• TASK GOAL
Make an exact copy of all the data.

• MATERIAL
* Begin *
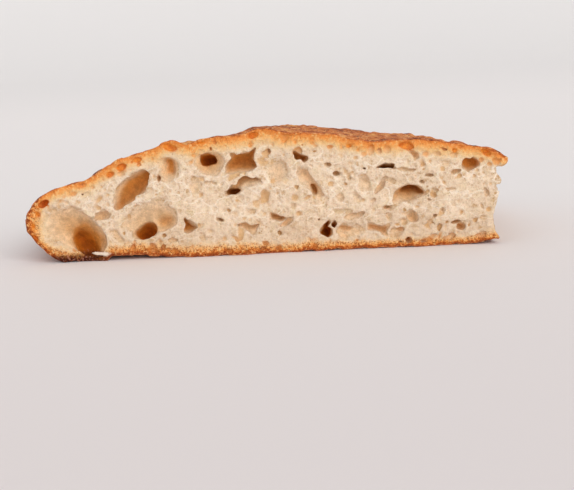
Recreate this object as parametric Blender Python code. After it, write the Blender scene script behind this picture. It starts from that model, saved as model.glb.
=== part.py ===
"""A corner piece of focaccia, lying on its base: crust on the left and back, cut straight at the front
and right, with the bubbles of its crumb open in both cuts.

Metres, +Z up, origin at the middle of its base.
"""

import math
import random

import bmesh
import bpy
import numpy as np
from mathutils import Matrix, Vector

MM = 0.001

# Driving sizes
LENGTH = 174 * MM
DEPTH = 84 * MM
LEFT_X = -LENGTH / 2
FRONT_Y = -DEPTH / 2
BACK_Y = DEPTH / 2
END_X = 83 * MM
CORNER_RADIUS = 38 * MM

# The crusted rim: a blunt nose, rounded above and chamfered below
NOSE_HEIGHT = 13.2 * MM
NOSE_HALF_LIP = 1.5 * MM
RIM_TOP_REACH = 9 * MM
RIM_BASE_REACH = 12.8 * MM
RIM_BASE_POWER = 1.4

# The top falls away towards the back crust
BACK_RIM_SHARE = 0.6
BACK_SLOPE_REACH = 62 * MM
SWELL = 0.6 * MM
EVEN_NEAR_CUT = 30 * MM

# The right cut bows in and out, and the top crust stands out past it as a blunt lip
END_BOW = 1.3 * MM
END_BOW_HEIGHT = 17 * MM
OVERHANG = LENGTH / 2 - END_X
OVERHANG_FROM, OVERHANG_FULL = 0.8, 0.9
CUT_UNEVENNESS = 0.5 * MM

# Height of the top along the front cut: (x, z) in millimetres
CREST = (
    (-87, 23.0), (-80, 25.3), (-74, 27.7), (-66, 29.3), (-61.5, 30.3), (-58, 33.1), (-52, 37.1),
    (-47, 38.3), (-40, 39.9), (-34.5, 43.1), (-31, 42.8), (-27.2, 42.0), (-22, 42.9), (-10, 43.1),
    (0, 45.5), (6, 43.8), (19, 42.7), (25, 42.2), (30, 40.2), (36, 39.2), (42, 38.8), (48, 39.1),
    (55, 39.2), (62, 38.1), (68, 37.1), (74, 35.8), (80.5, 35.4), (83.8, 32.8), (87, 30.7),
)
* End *
• EXERCISE RESPONSE
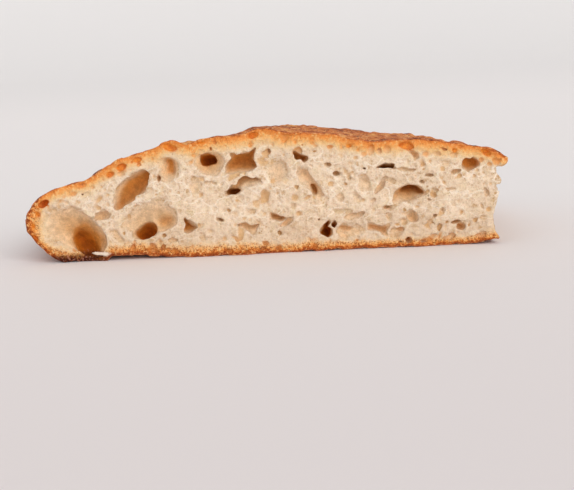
Recreate this object as parametric Blender Python code. After it, write the Blender scene script behind this picture. It starts from that model, saved as model.glb.
=== part.py ===
"""A corner piece of focaccia, lying on its base: crust on the left and back, cut straight at the front
and right, with the bubbles of its crumb open in both cuts.

Metres, +Z up, origin at the middle of its base.
"""

import math
import random

import bmesh
import bpy
import numpy as np
from mathutils import Matrix, Vector

MM = 0.001

# Driving sizes
LENGTH = 174 * MM
DEPTH = 84 * MM
LEFT_X = -LENGTH / 2
FRONT_Y = -DEPTH / 2
BACK_Y = DEPTH / 2
END_X = 83 * MM
CORNER_RADIUS = 38 * MM

# The crusted rim: a blunt nose, rounded above and chamfered below
NOSE_HEIGHT = 13.2 * MM
NOSE_HALF_LIP = 1.5 * MM
RIM_TOP_REACH = 9 * MM
RIM_BASE_REACH = 12.8 * MM
RIM_BASE_POWER = 1.4

# The top falls away towards the back crust
BACK_RIM_SHARE = 0.6
BACK_SLOPE_REACH = 62 * MM
SWELL = 0.6 * MM
EVEN_NEAR_CUT = 30 * MM

# The right cut bows in and out, and the top crust stands out past it as a blunt lip
END_BOW = 1.3 * MM
END_BOW_HEIGHT = 17 * MM
OVERHANG = LENGTH / 2 - END_X
OVERHANG_FROM, OVERHANG_FULL = 0.8, 0.9
CUT_UNEVENNESS = 0.5 * MM

# Height of the top along the front cut: (x, z) in millimetres
CREST = (
    (-87, 23.0), (-80, 25.3), (-74, 27.7), (-66, 29.3), (-61.5, 30.3), (-58, 33.1), (-52, 37.1),
    (-47, 38.3), (-40, 39.9), (-34.5, 43.1), (-31, 42.8), (-27.2, 42.0), (-22, 42.9), (-10, 43.1),
    (0, 45.5), (6, 43.8), (19, 42.7), (25, 42.2), (30, 40.2), (36, 39.2), (42, 38.8), (48, 39.1),
    (55, 39.2), (62, 38.1), (68, 37.1), (74, 35.8), (80.5, 35.4), (83.8, 32.8), (87, 30.7),
)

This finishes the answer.